** begin Information shown **

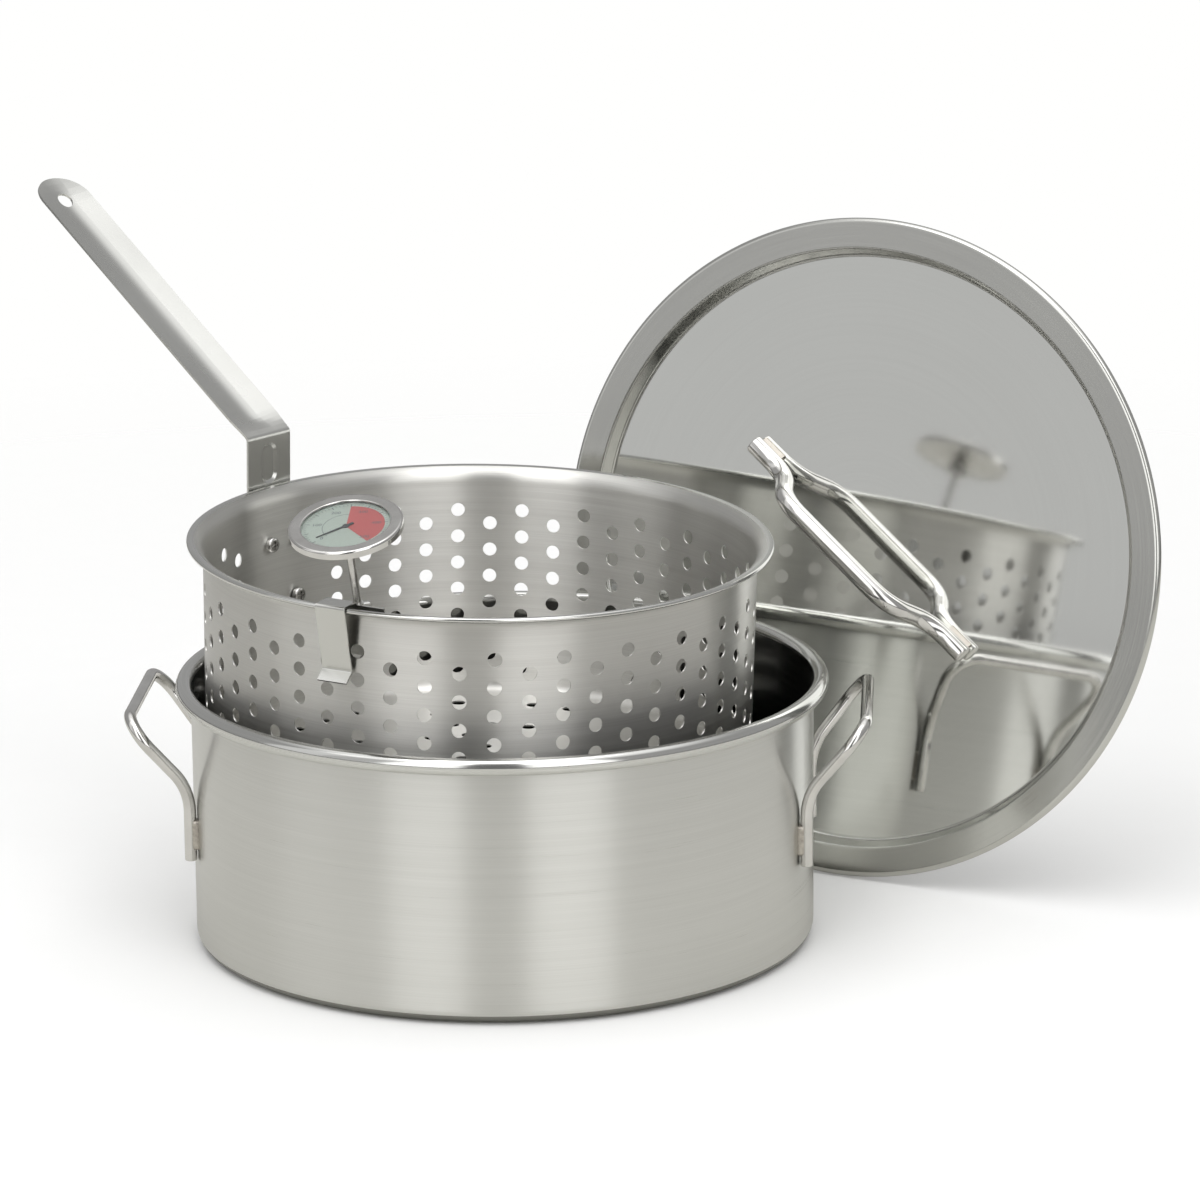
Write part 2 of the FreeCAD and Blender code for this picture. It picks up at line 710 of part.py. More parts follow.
# ---------------------------------------------------------------- thermometer clip
def thermometer_clip():
    """Spring clip over the basket's rim: outer strap, bridge, inner plate and two loops."""
    thick, bend = size("clip_sheet"), size("clip_bend")
    lean = math.radians(size("dial_lean"))
    plate_off = size("stem_radius + plate_gap") + thick / 2
    top = size("clip_top")

    def plate_point(height):
        """Middle of the inner plate at a height: parallel to the stem and outside it."""
        return Vector(size("stem_at_rim") + height * math.tan(lean) + plate_off / math.cos(lean),
                      0, height)

    strap = strip([
        plate_point(top - size("bridge_drop")),
        plate_point(top),
        Vector(size("clip_out"), 0, top),
        Vector(size("clip_grip_radius"), 0, size("clip_grip_height")),
        Vector(size("clip_tab_out"), 0, size("clip_tab_low"))], thick, bend, size("clip_wide"))
    offset = size("clip_out") * math.sin(math.radians(size("clip_towards - dial_towards")))
    strap.translate(Vector(0, offset, 0))
    plate = strip([plate_point(size("clip_plate_low")), plate_point(top - size("plate_start"))],
                  thick, bend, size("clip_plate_wide"))
    shape = strap.fuse(plate)
    outer = size("stem_radius + stem_clearance") + thick
    tall = size("loop_high")
    along_stem = Placement(Vector(size("stem_at_rim"), 0, 0),
                           Rotation(Y_AXIS, size("dial_lean")))
    for height in (size("loop_upper"), size("loop_lower")):
        band = Part.makeCylinder(outer, tall, Vector(0, 0, height))
        foot = Part.makeBox(plate_off, 2 * outer, tall, Vector(0, -outer, height))
        lance = band.fuse(foot)
        lance.Placement = along_stem
        shape = shape.fuse(lance)
    reach = size("stem_long")
    bore = Part.makeCylinder(outer - thick, 2 * reach, Vector(0, 0, -reach))
    bore.Placement = along_stem
    shape = shape.cut(bore).removeSplitter()
    return keep(feature("thermometer_clip", shape.Solids[0]), CLIP)


# ---------------------------------------------------------------- thermometer
GAP = "Sizes.fit_gap"
WALL_IN = "(Sizes.bezel_radius - Sizes.bezel_sheet)"
STACK_EDGE = f"({WALL_IN} - Sizes.rim_slack)"
UNDER_LIP = "(Sizes.face_height - Sizes.bezel_sheet)"
LENS_TOP = f"({UNDER_LIP} - {GAP})"
LENS_LOW = f"({LENS_TOP} - Sizes.lens_thick)"
GASKET_TOP = f"({LENS_LOW} - {GAP})"
GASKET_LOW = f"({GASKET_TOP} - Sizes.gasket_thick)"
DIAL_TOP = f"({GASKET_LOW} - {GAP})"
DIAL_LOW = f"({DIAL_TOP} - Sizes.dial_thick)"
CASE_TOP = f"({DIAL_LOW} - {GAP})"
CASE_LOW = f"({CASE_TOP} - Sizes.case_deep)"
SPINDLE_BORE = "(Sizes.spindle_radius + Sizes.spindle_slack)"


def dial_housing():
    """Bezel, lens, gasket, dial and case, stacked down from the face."""
    keep(turned("thermometer_bezel", [
        (WALL_IN, "(Sizes.face_height - Sizes.bezel_high)"),
        ("Sizes.bezel_radius", "(Sizes.face_height - Sizes.bezel_high)"),
        ("Sizes.bezel_radius", "Sizes.face_height - Sizes.bezel_round",
         "Sizes.bezel_round", 1),
        ("Sizes.bezel_radius - Sizes.bezel_round", "Sizes.face_height"),
        ("Sizes.bezel_opening + Sizes.opening_round", "Sizes.face_height",
         "Sizes.opening_round", 1),
        ("Sizes.bezel_opening", "Sizes.face_height - Sizes.opening_round"),
        ("Sizes.bezel_opening", UNDER_LIP),
        (WALL_IN, UNDER_LIP),
    ]), DIAL)
    keep(turned("thermometer_lens", [
        ("0", LENS_LOW), (STACK_EDGE, LENS_LOW), (STACK_EDGE, LENS_TOP), ("0", LENS_TOP),
    ]), DIAL)
    gasket_in = f"({STACK_EDGE} - Sizes.gasket_wide)"
    keep(turned("thermometer_gasket", [
        (gasket_in, GASKET_LOW), (STACK_EDGE, GASKET_LOW),
        (STACK_EDGE, GASKET_TOP), (gasket_in, GASKET_TOP),
    ]), DIAL)
    dial_edge = f"({STACK_EDGE} - Sizes.dial_slack)"
    keep(turned("thermometer_dial", [
        (SPINDLE_BORE, DIAL_LOW), (dial_edge, DIAL_LOW),
        (dial_edge, DIAL_TOP), (SPINDLE_BORE, DIAL_TOP),
    ]), DIAL)
    hub_top = f"{CASE_LOW} + Sizes.case_hub_sheet"
    keep(turned("thermometer_case", [
        (SPINDLE_BORE, CASE_LOW),
        ("Sizes.case_hub", CASE_LOW),
        (STACK_EDGE, f"{CASE_TOP} - Sizes.case_wall_high"),
        (STACK_EDGE, CASE_TOP),
        (gasket_in, CASE_TOP),
        (gasket_in, f"{CASE_TOP} - Sizes.case_sheet"),
        ("Sizes.case_hub", hub_top),
        (SPINDLE_BORE, hub_top),
    ]), DIAL)


def stem_low():
    """Height of the stem's closed end."""
    return size(CASE_LOW) - 2 * size("fit_gap") - size("fitting_stop + stem_long")


def stem_parts():
    """Hexagonal fitting under the case, the closed tube and the coil inside it."""
    flats, high = size("fitting_flats"), size("fitting_high")
    low = size(CASE_LOW) - size("fit_gap") - high
    fitting = hexagon(flats, high, low)
    chamfer = Part.makeCone(flats / 2, flats / 2 + high, high, Vector(0, 0, low))
    seat = Part.makeCylinder(size("stem_radius + contact_gap"),
                             high - size("fitting_stop"), Vector(0, 0, low))
    shaft_way = Part.makeCylinder(size(SPINDLE_BORE), 2 * high, Vector(0, 0, low))
    keep(feature("thermometer_fitting", fitting.common(chamfer).cut(seat).cut(shaft_way)), DIAL)

    end, long = stem_low(), size("stem_long")
    tube = Part.makeCylinder(size("stem_radius"), long, Vector(0, 0, end))
    tube = tube.makeFillet(size("stem_end_round"),
                           [e for e in tube.Edges if e.BoundBox.ZMax < end + long / 2])
    solid_end = size("stem_end_solid")
    cavity = Part.makeCylinder(size("stem_bore"), long, Vector(0, 0, end + solid_end))
    keep(feature("thermometer_stem", tube.cut(cavity)), DIAL)

    coil_low = end + solid_end + size("coil_above_end")
    helix = Part.makeHelix(size("coil_pitch"), size("coil_long"), size("coil_radius"))
    helix.translate(Vector(0, 0, coil_low))
    start = Vector(size("coil_radius"), 0, coil_low)
    section = Part.Wire(Part.Circle(start, Y_AXIS, size("coil_wire")).toShape())
    keep(feature("thermometer_coil",
                 Part.Wire(helix.Edges).makePipeShell([section], True, True)), DIAL)


def needle_parts():
    """Spindle through the stem, and the needle on its upper end."""
    level = size(f"{DIAL_TOP} + Sizes.needle_lift")
    low = stem_low() + size("stem_end_solid + coil_above_end + coil_long - spindle_overlap")
    keep(feature("thermometer_spindle", Part.makeCylinder(
        size("spindle_radius"), level - low, Vector(0, 0, low))), DIAL)
    seat = level + size("contact_gap")
    tip, tail = size("needle_long"), -size("needle_tail")
    narrow, wide, thick = (size("needle_half_tip"), size("needle_half_tail"),
                           size("needle_thick"))
    blade = Part.Face(Part.makePolygon([
        Vector(tail, -wide, seat), Vector(tip, -narrow, seat), Vector(tip, narrow, seat),
        Vector(tail, wide, seat), Vector(tail, -wide, seat)])).extrude(Vector(0, 0, thick))
    hub = Part.makeCylinder(size("needle_hub"), thick, Vector(0, 0, seat))
    needle = blade.fuse(hub).removeSplitter()
    keep(feature("thermometer_needle", needle), DIAL * turn_z(size("needle_turn")))


# ---------------------------------------------------------------- lid
def lid_pan():
    """Flange with a curved-down edge, a step, and the recessed flat panel."""
    thick = "Sizes.lid_sheet"
    panel = "Sizes.lid_panel_height"
    bend = "Sizes.lid_panel_bend"
    step = "Sizes.lid_step_bend"
    keep(turned("lid_pan", [
        ("0", f"{panel} - {thick}"),
        (f"Sizes.lid_panel_radius - {bend}", f"{panel} - {thick}", f"{bend} + {thick}", 1),
        (f"Sizes.lid_panel_radius + {thick}", f"{panel} + {bend}"),
        (f"Sizes.lid_flange_inner - {step} + {thick}", f"0 - {thick} - {step}"),
        (f"Sizes.lid_flange_inner + {thick}", f"0 - {thick}"),
        ("Sizes.lid_radius - Sizes.lid_lip", f"0 - {thick}", f"Sizes.lid_lip - {thick}", -1),
        (f"Sizes.lid_radius - {thick}", "0 - Sizes.lid_lip"),
        ("Sizes.lid_radius", "0 - Sizes.lid_lip", "Sizes.lid_lip", 1),
        ("Sizes.lid_radius - Sizes.lid_lip", "0"),
        ("Sizes.lid_flange_inner", "0"),
        (f"Sizes.lid_flange_inner - {step}", f"0 - {step}"),
        ("Sizes.lid_panel_radius", f"{panel} + {bend}", bend, -1),
        (f"Sizes.lid_panel_radius - {bend}", panel),
        ("0", panel),
    ]), LID)


def lid_handle():
    """Bent rod that lies on the panel at both feet, and its two weld fillets."""
    radius = size("bow_rod")
    rest = size("lid_panel_height + bow_gap + bow_rod")
    high = size("lid_panel_height + bow_high")
    half = [Vector(size("bow_end"), 0, rest), Vector(size("bow_foot"), 0, rest),
            Vector(size("bow_grip"), 0, high)]
    points = half + [Vector(-p.x, 0, p.z) for p in reversed(half)]
    keep(feature("lid_handle", rod(points, radius, [size("bow_bend")] * (len(points) - 2))), BOW)
    wide, tall = size("bow_weld_half"), size("bow_weld_high")
    floor = size("lid_panel_height")
    fillets = []
    for side in (-1, 1):
        start = size("bow_weld_from") * side
        long = size("bow_weld_long")
        low_x = min(start, start + side * long)
        block = Part.makeBox(long, 2 * wide, tall, Vector(low_x, -wide, floor))
        block = block.makeChamfer(tall * size("bow_weld_slope"), [
            e for e in block.Edges
            if e.BoundBox.ZMin > floor + tall - 0.01 and e.BoundBox.YLength < 0.01])
        shaft = Part.makeCylinder(radius, long * 2, Vector(low_x - long / 2, 0, rest), X_AXIS)
        fillets.append(block.cut(shaft).Solids[0])
    keep(feature("lid_handle_welds", Part.makeCompound(fillets)), BOW)


# ---------------------------------------------------------------- build and export
pot_shell()
pot_ears()
basket_shell()
basket_handle()
fasteners()
thermometer_clip()
dial_housing()
stem_parts()
needle_parts()
lid_pan()
lid_handle()
doc.recompute()

for item in doc.Objects:
    if {"Invalid", "Error"} & set(item.State):
        raise RuntimeError(f"{item.Label} failed: {item.State}")
os.makedirs("parts", exist_ok=True)
for node in nodes:
    shape = node.Shape
    if shape.isNull() or not shape.isValid():
        raise RuntimeError(f"{node.Label} has no valid shape")
    shape.exportStep(os.path.join("parts", node.Label + ".step"))
    print(f"{node.Label}: {len(shape.Solids)} solid(s), {shape.Volume / 1000:.2f} cm3")
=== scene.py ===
"""Looks of the fry pot kit: spun and brushed steel shells, polished rods, a glazed
dial and a pressed grip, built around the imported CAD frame.  Metres, +Z up."""
import json
import math

import bmesh
import bpy
from mathutils import Matrix, Quaternion, Vector
from mathutils.geometry import delaunay_2d_cdt


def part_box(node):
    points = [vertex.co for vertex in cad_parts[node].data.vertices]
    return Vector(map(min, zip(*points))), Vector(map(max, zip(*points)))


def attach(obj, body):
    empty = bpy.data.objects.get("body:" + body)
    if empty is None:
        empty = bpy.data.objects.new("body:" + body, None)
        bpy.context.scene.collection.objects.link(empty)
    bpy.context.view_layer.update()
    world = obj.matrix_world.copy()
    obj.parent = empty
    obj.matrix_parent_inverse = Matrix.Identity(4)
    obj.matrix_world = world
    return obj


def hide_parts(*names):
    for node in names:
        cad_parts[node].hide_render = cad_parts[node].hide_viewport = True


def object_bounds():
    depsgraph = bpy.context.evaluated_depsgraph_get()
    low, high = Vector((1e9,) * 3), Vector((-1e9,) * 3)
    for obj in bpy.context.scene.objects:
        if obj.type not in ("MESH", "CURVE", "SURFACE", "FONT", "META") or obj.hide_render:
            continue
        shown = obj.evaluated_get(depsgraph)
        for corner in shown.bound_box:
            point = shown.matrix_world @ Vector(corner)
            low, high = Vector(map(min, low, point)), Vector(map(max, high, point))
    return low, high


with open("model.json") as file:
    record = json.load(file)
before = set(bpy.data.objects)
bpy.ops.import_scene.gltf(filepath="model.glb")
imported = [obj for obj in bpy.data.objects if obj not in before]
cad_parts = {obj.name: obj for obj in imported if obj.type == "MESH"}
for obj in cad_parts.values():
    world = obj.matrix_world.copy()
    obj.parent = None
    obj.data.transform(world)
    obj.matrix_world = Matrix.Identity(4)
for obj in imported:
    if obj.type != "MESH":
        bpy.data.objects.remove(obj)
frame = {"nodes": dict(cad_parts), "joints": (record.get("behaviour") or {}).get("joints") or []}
cad_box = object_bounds()
nodes = frame["nodes"]
joints = {joint["name"]: joint for joint in frame["joints"]}
MM = 0.001
UP = Vector((0, 0, 1))

# ---------------------------------------------------------------- places of the parts
RIM_CENTRE = Vector(joints["clip_turn"]["pos_m"])       # middle of the basket's rim
BASKET_UP = Vector(joints["clip_turn"]["axis"]).normalized()
FACE_CENTRE = Vector(joints["needle_turn"]["pos_m"])    # middle of the dial's face
STEM_UP = Vector(joints["needle_turn"]["axis"]).normalized()
LID_UP = Vector(joints["lid_lift"]["axis"]).normalized()
LID_SIDE = LID_UP.cross(UP).normalized()
LID_OUT = LID_SIDE.cross(LID_UP).normalized()
if LID_OUT.y > 0:
    LID_OUT = -LID_OUT


def frame_matrix(origin, up, ahead):
    """Placement whose Z is up and whose X is as near to ahead as it can be."""
    z = up.normalized()
    x = (ahead - z * ahead.dot(z)).normalized()
    matrix = Matrix((x, z.cross(x), z)).transposed().to_4x4()
    matrix.translation = origin
    return matrix


LID_LIP = 2.6 * MM                                      # depth of the lid's rounded lip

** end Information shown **

Exactly and only the lines from the line that contains "build and export" through the line that contains "for corner in" are to be repeated as they stand.

§ **Response to the exercise**:
# ---------------------------------------------------------------- build and export
pot_shell()
pot_ears()
basket_shell()
basket_handle()
fasteners()
thermometer_clip()
dial_housing()
stem_parts()
needle_parts()
lid_pan()
lid_handle()
doc.recompute()

for item in doc.Objects:
    if {"Invalid", "Error"} & set(item.State):
        raise RuntimeError(f"{item.Label} failed: {item.State}")
os.makedirs("parts", exist_ok=True)
for node in nodes:
    shape = node.Shape
    if shape.isNull() or not shape.isValid():
        raise RuntimeError(f"{node.Label} has no valid shape")
    shape.exportStep(os.path.join("parts", node.Label + ".step"))
    print(f"{node.Label}: {len(shape.Solids)} solid(s), {shape.Volume / 1000:.2f} cm3")
=== scene.py ===
"""Looks of the fry pot kit: spun and brushed steel shells, polished rods, a glazed
dial and a pressed grip, built around the imported CAD frame.  Metres, +Z up."""
import json
import math

import bmesh
import bpy
from mathutils import Matrix, Quaternion, Vector
from mathutils.geometry import delaunay_2d_cdt


def part_box(node):
    points = [vertex.co for vertex in cad_parts[node].data.vertices]
    return Vector(map(min, zip(*points))), Vector(map(max, zip(*points)))


def attach(obj, body):
    empty = bpy.data.objects.get("body:" + body)
    if empty is None:
        empty = bpy.data.objects.new("body:" + body, None)
        bpy.context.scene.collection.objects.link(empty)
    bpy.context.view_layer.update()
    world = obj.matrix_world.copy()
    obj.parent = empty
    obj.matrix_parent_inverse = Matrix.Identity(4)
    obj.matrix_world = world
    return obj


def hide_parts(*names):
    for node in names:
        cad_parts[node].hide_render = cad_parts[node].hide_viewport = True


def object_bounds():
    depsgraph = bpy.context.evaluated_depsgraph_get()
    low, high = Vector((1e9,) * 3), Vector((-1e9,) * 3)
    for obj in bpy.context.scene.objects:
        if obj.type not in ("MESH", "CURVE", "SURFACE", "FONT", "META") or obj.hide_render:
            continue
        shown = obj.evaluated_get(depsgraph)
        for corner in shown.bound_box:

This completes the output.